My dad lived to 90 and I'm so grateful that he was healthy and strong for most of that time. He was my biggest fan and greatest supporter and I still miss him so much, even after 17 years.
When I think about my dad it isn't what he taught me or what he did for me or what he bought me that comes to mind, it's the love he gave me.
Toward the end of his life I was visiting him in Toledo. He was in independent living by that time. I was there on Saturday and when I went back the next morning he told me he hadn't slept all night because of the men who were there writing on the walls.
"Really?" I said.
"Yes, look..." and he pointed high up on the walls. "See the writing?"
There was no writing. When I told him that, he became agitated.
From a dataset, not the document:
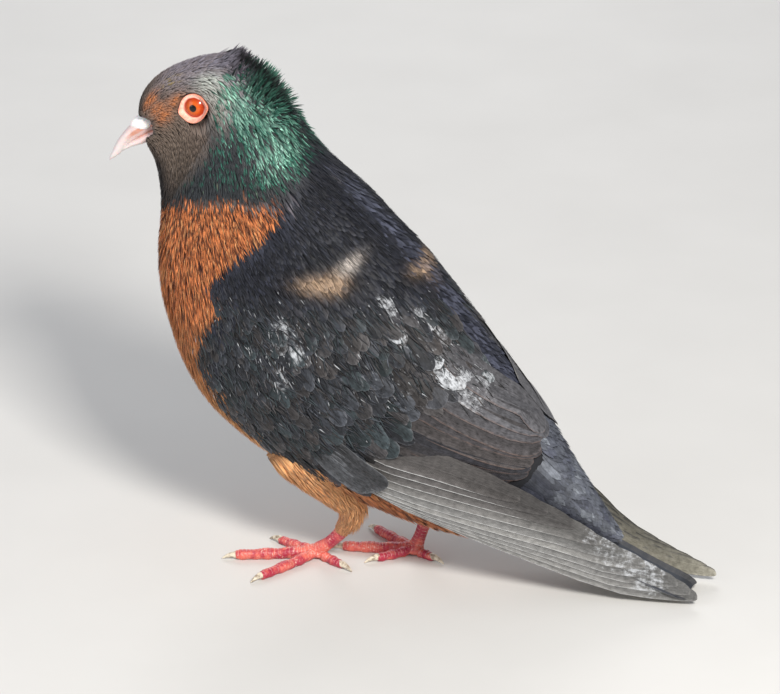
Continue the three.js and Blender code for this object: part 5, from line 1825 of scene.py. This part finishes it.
def cere_lobes(name):
    """An oval tilted with the bill, pinched by a groove along the middle, narrower in front."""
    a, b = ring_grid(np.linspace(0, math.pi, 60)[1:-1], 96, 0)
    x, y, z = np.cos(a), np.sin(a) * np.sin(b), np.sin(a) * np.cos(b)
    groove = 1 - 0.24 * np.exp(-(y * CERE["wide"]) ** 2) * smooth(0, 0.5, z)
    wrinkle = 1 + 0.01 * np.sin(14 * b + 5 * x) * np.sin(9 * a)
    y = np.sign(y) * np.abs(y) ** 0.8
    x, y, z = x * CERE["long"], y * CERE["wide"] * (0.86 + 0.2 * x), z * CERE["high"] * groove
    x, y, z = x * wrinkle, y * wrinkle, z * wrinkle
    c, s = math.cos(CERE["tilt"]), math.sin(CERE["tilt"])
    point = np.stack([CERE["x"] + x * c - z * s, y, CERE["z"] + x * s + z * c], -1)
    return write_mesh(name, *closed_tube(point))


def cere_material():
    """Powdery white skin with pinkish hollows and a grain finer than a millimetre."""
    material, t = new_material("cere_skin")
    cloud = t.noise(t.place(), 330.0, 4.0, 0.6)
    grain = t.noise(t.place(), 1500.0, 2.0, 0.6)
    colour = t.mix(t.step(cloud, 0.42, 0.72), paint(253, 250, 248), paint(240, 222, 218))
    t.surface({"Base Color": colour, "Roughness": 0.6, "Subsurface Weight": 0.2,
               "Subsurface Scale": 0.0015,
               "Normal": t.relief(t.plus(cloud, t.times(grain, 0.4)), 0.3)})
    return material


finish_piece(cere_lobes("cere_lobes"), cere_material(), "cere", "cere")

# %% [markdown]
# ## Feet
#
# A pigeon's shank and toes are covered with red scales: a row of wide shields, the scutes, along
# the top, small round scales at the sides, and soft pads below that rest on the floor. Each toe is
# a tube whose radius carries the scutes, and whose under side is cut flat at the floor.

# %% Scaled tubes
CLAW_LENGTH, CLAW_RADIUS = 6.5, 1.45
SOLE = 0.45  # how much of a toe's radius is cut off at the floor
PLUMP = 1.1  # how much thicker a toe is here than in the solids


def scaled_tube(rows, rings, scute, floor=True):
    """tube(rows) with radius * (1 + scutes above + scales round + pads below), kept above z = 0.

    Scutes are a rounded saw along the limb: its rise is slow and its fall at the joint is quick."""
    surface = tube(rows)
    a, b = ring_grid(np.linspace(0, len(rows) - 1, rings), 28)
    point, _, _, normal = frame_of(surface, a, b)
    centre = between(np.asarray(rows, float), a)[..., :3]
    spine = np.linalg.norm(np.diff(centre[:, 0], axis=0), axis=-1)
    run = np.concatenate([[0], np.cumsum(spine)])[:, None] + 0 * a
    phase = run / scute % 1
    saw = smooth(0, 0.35, phase) * smooth(1.0, 0.86, phase)
    above = smooth(-0.1, 0.5, normal[..., 2] if floor else np.abs(normal[..., 0]))
    small = np.sin(run / scute * 2 * math.pi * 1.6 + 2 * b) * np.sin(6 * b)
    pads = smooth(0.2, 0.8, -normal[..., 2]) * np.sin(run / (3.2 * scute) * 2 * math.pi)
    relief = 0.2 * saw * above + 0.07 * small * (1 - above) + 0.16 * pads * floor
    point = point + normal * relief[..., None]
    end = len(rows) - 1
    cap = np.sqrt(np.clip(1 - ((a - (end - 0.12)) / 0.12).clip(0, 1) ** 2, 0.02, 1))
    point = centre + (point - centre) * cap[..., None]
    if floor:
        point[..., 2] = np.maximum(point[..., 2], 0.02)
    part = np.concatenate([channels(saw * above, above), [[0, 0, 0, 1], [0, 0, 0, 1]]])
    return *closed_tube(point), part


def joined(name, shapes):
    """Several closed shapes in one mesh, with their attributes."""
    return write_mesh(name, *gather(shapes), {"part": np.concatenate([shape[3] for shape in shapes])})


def toe_line(foot, tip, radius, lift):
    """Stations of a toe from the middle of the foot, PLUMP times as thick as the solid one, and
    of its claw. Its root is lift above the floor."""
    root = np.array(foot, float)
    ahead = np.array(tip, float) - root
    reach = np.linalg.norm(ahead)
    ahead = ahead / reach
    end = reach - CLAW_LENGTH
    r = radius * PLUMP
    rest = r - SOLE

    def at(distance, z, thick):
        return [*(root + ahead * distance), z, thick]

    knuckles = [at(-1.5, lift * 0.9, r * 0.9), at(2.5, lift, r * 1.02),
                at(0.18 * end, 0.6 * lift + 0.4 * rest, r * 0.9),
                at(0.34 * end, 0.3 * lift + 0.7 * rest, r * 1.03), at(0.48 * end, rest, r * 0.88),
                at(0.62 * end, rest * 1.05, r * 1.02), at(0.78 * end, rest * 0.95, r * 0.85),
                at(end - 0.9 * r, rest * 0.98, 0.88 * r), at(end + 0.3, rest * 0.95, 0.66 * r)]
    claw = [at(end - 1.4, 1.95, CLAW_RADIUS), at(end + 0.6, 2.15, CLAW_RADIUS), at(end + 2.4, 2.05, 1.1),
            at(end + 4.4, 1.45, 0.72), at(reach - 0.2, 0.5, 0.16)]
    return knuckles, claw


def foot_material():
    """Scales mixed by noise between a shaded magenta-red and a lit orange-pink: partly real variation,
    partly painted light and shade; pale in the folds and where they flake, with some dirt.
    """
    material, t = new_material("foot_scales")
    saw, above, _ = t.split(t.attribute("part")["Vector"])
    cloud, broad = t.noise(t.place(), 260.0, 4.0, 0.6), t.noise(t.place(), 110.0, 2.0)
    grain, worn = t.noise(t.place(), 1200.0, 3.0, 0.6), t.noise(t.place(), 130.0, 2.0)
    cells = t.cells(900.0)
    pale, dirt = paint(240, 212, 200), paint(104, 76, 66)
    # Painted light and shade: a shaded magenta-red and a lit orange-pink of the same scales, mixed by noise.
    tone_and_painted_light = t.plus(t.times(cloud, 0.5), t.times(broad, 0.5))
    colour = t.mix(t.step(tone_and_painted_light, 0.42, 0.58), paint(172, 40, 66), paint(220, 108, 94))
    seam = t.times(t.step(saw, 0.02, 0.4, 1.0, 0.0), t.step(above, 0.3, 0.8))
    colour = t.mix(t.times(seam, 0.4), colour, pale)
    flake = t.times(t.step(grain, 0.52, 0.7), t.step(cells, 0.2, 0.55))
    flake = t.times(flake, t.step(worn, 0.42, 0.6, 0.25, 1.0))
    colour = t.mix(t.times(flake, 0.75), colour, pale)
    colour = t.mix(t.times(t.step(cloud, 0.58, 0.75), 0.35), colour, dirt)
    height = t.plus(t.times(cells, -0.7), t.times(grain, 0.3))
    t.surface({"Base Color": colour, "Roughness": 0.45, "Subsurface Weight": 0.08,
               "Subsurface Scale": 0.002, "Normal": t.relief(height, 0.4)})
    return material


def claw_material():
    """Worn horn: pale with darker streaks."""
    material, t = new_material("claw_horn")
    streak = t.noise(t.place(), 500.0, 3.0, 0.6)
    colour = t.mix(t.step(streak, 0.4, 0.7), paint(222, 212, 190), paint(140, 122, 104))
    t.surface({"Base Color": colour, "Roughness": 0.35, "Normal": t.relief(streak, 0.2)})
    return material


# %% Both feet
FOOT_FINISH, CLAW_FINISH = foot_material(), claw_material()
for side_name, leg in LEGS.items():
    foot = leg["foot"]
    ball = [[foot[0] - 0.3, foot[1], 5.6, 2.6], [*foot, 4.2, 3.4], [*foot, 2.2, 4.0], [*foot, 0.6, 2.6]]
    ankle = leg["thigh"][-2:] + leg["shank"][1:]
    shank_rows = [[*row[:3], row[3] * 0.92] for row in ankle]
    shapes = [scaled_tube(shank_rows, 90, 1.7, floor=False), scaled_tube(ball, 24, 1.6, floor=False)]
    claws = []
    names = [f"shank_{side_name}", f"foot_{side_name}"]
    for toe_name, tip in leg["toes"].items():
        knuckles, claw = toe_line(foot, tip, *TOE_SIZES[toe_name])
        shapes.append(scaled_tube(knuckles, 110, 1.75))
        claws.append(scaled_tube(claw, 40, 60.0))
        names.append(f"toe_{side_name}_{toe_name}")
    finish_piece(joined(f"scaled_foot_{side_name}", shapes), FOOT_FINISH, "scute", *names)
    finish_piece(joined(f"claws_{side_name}", claws), CLAW_FINISH, "claw",
                 *(f"claw_{side_name}_{toe_name}" for toe_name in leg["toes"]))

# %% [markdown]
# ## Floor, light and camera
#
# A pale floor, a broad soft light from the right that models the feathers, a weaker one from the
# left and a pale sky. The camera stands well back with a long lens, so that near and far wing
# keep their sizes.

# %% Floor
floor_mesh = bpy.data.meshes.new("floor")
floor_mesh.from_pydata([(-3, -3, 0), (3, -3, 0), (3, 3, 0), (-3, 3, 0)], [], [(0, 1, 2, 3)])
floor = add_object("floor", floor_mesh)
floor_finish, t = new_material("floor_finish")
cloudy = t.noise(t.place(), 14.0, 3.0)
t.surface({"Base Color": t.mix(cloudy, (0.62, 0.61, 0.59, 1), (0.68, 0.67, 0.65, 1)), "Roughness": 0.8})
floor_mesh.materials.append(floor_finish)


# %% Lights
def aimed(name, data, where, target):
    """An object at a place in bird millimetres, with its -Z axis turned to a target."""
    made = add_object(name, data)
    made.location = to_frame(where)
    aim = Vector(to_frame(target) - to_frame(where))
    made.rotation_euler = aim.to_track_quat("-Z", "Y").to_euler()
    return made


BODY_MIDDLE = (20, 0, 110)
LIGHTS = {  # place, size in metres, power in watts, colour
    "key": ((650, -900, 1000), 0.3, 24.0, (1.0, 0.97, 0.92)),
    "fill": ((-900, -700, 500), 0.8, 3.5, (0.9, 0.94, 1.0)),
    "rim": ((-300, 1000, 800), 0.6, 5.0, (1.0, 1.0, 1.0)),
}
for name, (where, size, power, colour) in LIGHTS.items():
    data = bpy.data.lights.new(name, "AREA")
    data.size, data.energy, data.color = size, power, colour
    aimed(name, data, where, BODY_MIDDLE)
world = bpy.data.worlds.new("pale_sky")
bpy.context.scene.world = world
world.use_nodes = True
sky = world.node_tree.nodes["Background"].inputs
sky["Color"].default_value = (0.9, 0.93, 1.0, 1)
sky["Strength"].default_value = 0.4

# %% Camera
CAMERA_AT, CAMERA_TO = (534.700, -1756.313, 916.125), (31.085, 0.0, 102.651)
camera_data = bpy.data.cameras.new("camera")
camera_data.lens, camera_data.sensor_width, camera_data.clip_end = 212.3, 36.0, 20.0
camera = aimed("camera", camera_data, CAMERA_AT, CAMERA_TO)
bpy.context.scene.camera = camera
bpy.context.scene.view_settings.view_transform = "Standard"

# %% The end
bpy.context.view_layer.update()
"Why can't you see it?" he asked me, clearly puzzled. "It's right there."
Well, that scared the crap out of me, even though he seemed fine otherwise, and so I took him to the emergency room. As we waited for the doctor he sat on a bed and and I stood by his side, and we were chatting when all of a sudden he said, "Oh look at him go!" and pointed down the hall.
"What are you looking at?" I asked.
"That little boy on the tricycle there. Look! Look at him go!"
There was only the hospital personnel in their green scrubs.
Later, the doctor told me this is called "sundowning," a deceptively sweet-sounding term for when your mind is deteriorating and playing cruel tricks on you.
As we waited that day I held my dad's hand and I said, "Daddy, do you know how much I love you?" and he said, "However much that is, I love you a hundred times more."
That was the present my father gave me, the vastness of his love.You're never too old to revel in that, no matter how long they've been gone.
My father was a good, kind man and I miss his smile and the look in his eyes when he saw me, and that memory warms my heart every day.